Under enormous media pressure, the Government has now promised a comprehensive inquiry into the incident, and has promised that the results of the inquiry, as well as the full surveillance and communications record relating to the case will be brought into the public domain. This is an additional and unfortunate cost of the state's intentional miscasting of this operation. It is far from desirable that the magnitude and effectiveness of our surveillance and response capabilities should, even partially, be brought into the public domain, allowing our adversaries to adapt their technologies and tactics to accommodate apparent changes in our capacities. There are aspects of national security and strategy that need to be brought into, and to be discussed fully in, the public domain. But such disclosures must be very closely calibrated to ensure that they do not compromise future operations and the institutional capabilities of our intelligence and enforcement apparatus. Unnecessary controversies such as the one present, force disclosures that cannot be appropriately moderated, and place an entirely avoidable burden on the nation's security apparatus.

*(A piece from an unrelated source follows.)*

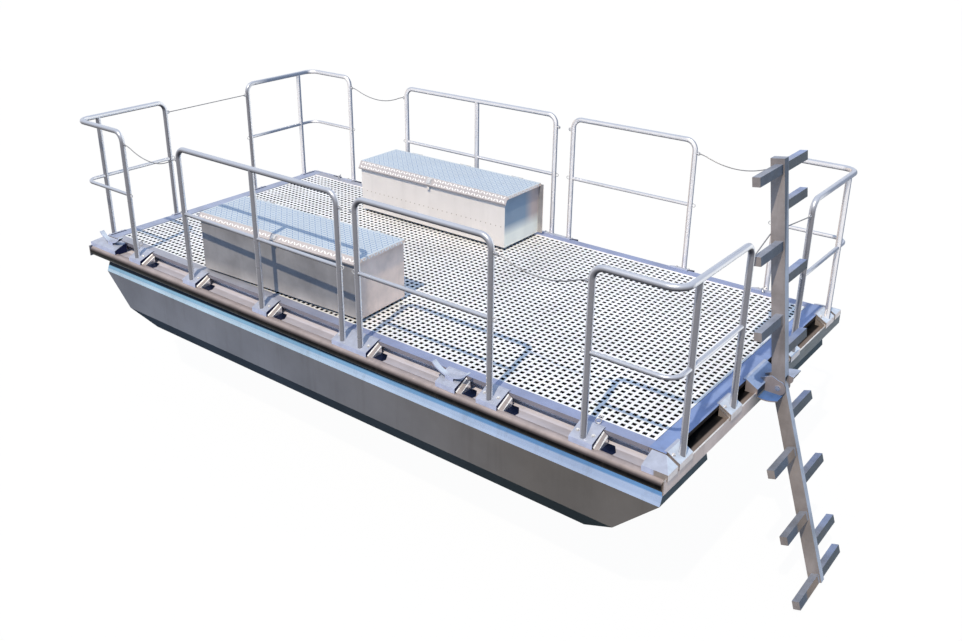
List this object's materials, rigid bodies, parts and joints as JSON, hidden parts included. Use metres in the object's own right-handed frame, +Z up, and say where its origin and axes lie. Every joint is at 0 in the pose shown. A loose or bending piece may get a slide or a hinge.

There are many in the present dispensation, and among its committed acolytes, who believe that demonizing Pakistan serves a critical strategic objective for India, and if the boat incident can be harnessed to the broader plotline of Pakistan as the source and sponsor of international terrorism, particularly within the context of current and global concerns regarding Islamist extremism and terror, such an instrumentality should not be eschewed. Deception is, of course, an integral element of strategy, but it must be sustainable. Crying wolf too often, and where the evidence is weak, can only undermine the credibility of India's case and of its governing institutions. Crucially, evidence of persistent Pakistani malfeasance over the past decades is already overwhelming, and has been very poorly marshalled by Indian state institutions to build a convincing case in the international community. Focusing on the hard core of Pakistani mischief, rather than on imaginary offences, is what is needed. Further, strategic deception should target the enemy; when it targets the domestic constituency, it feeds into a cycle of misdirection that will eventually result in errors of assessment and policy, and a growing environment of domestic and international mistrust.

There is, now, a widening consensus, even within official security circles, not only that the "another 26/11 averted" narrative was false, but, indeed, that the operation itself was botched in certain aspects. It is, of course, not possible to pronounce authoritatively on this without full access to the operational record, but the information already in the public domain does suggest that this is another angle that needs to be inquired into.

The most crucial element of the Government's promised inquiry, moreover, must be, who authorised the circulation of a false version of the boat incident? And what nodes of power sanctioned its further elaboration and perpetuation? The answers to these questions have far greater national importance than any further clarifications on this relatively trivial incident at sea.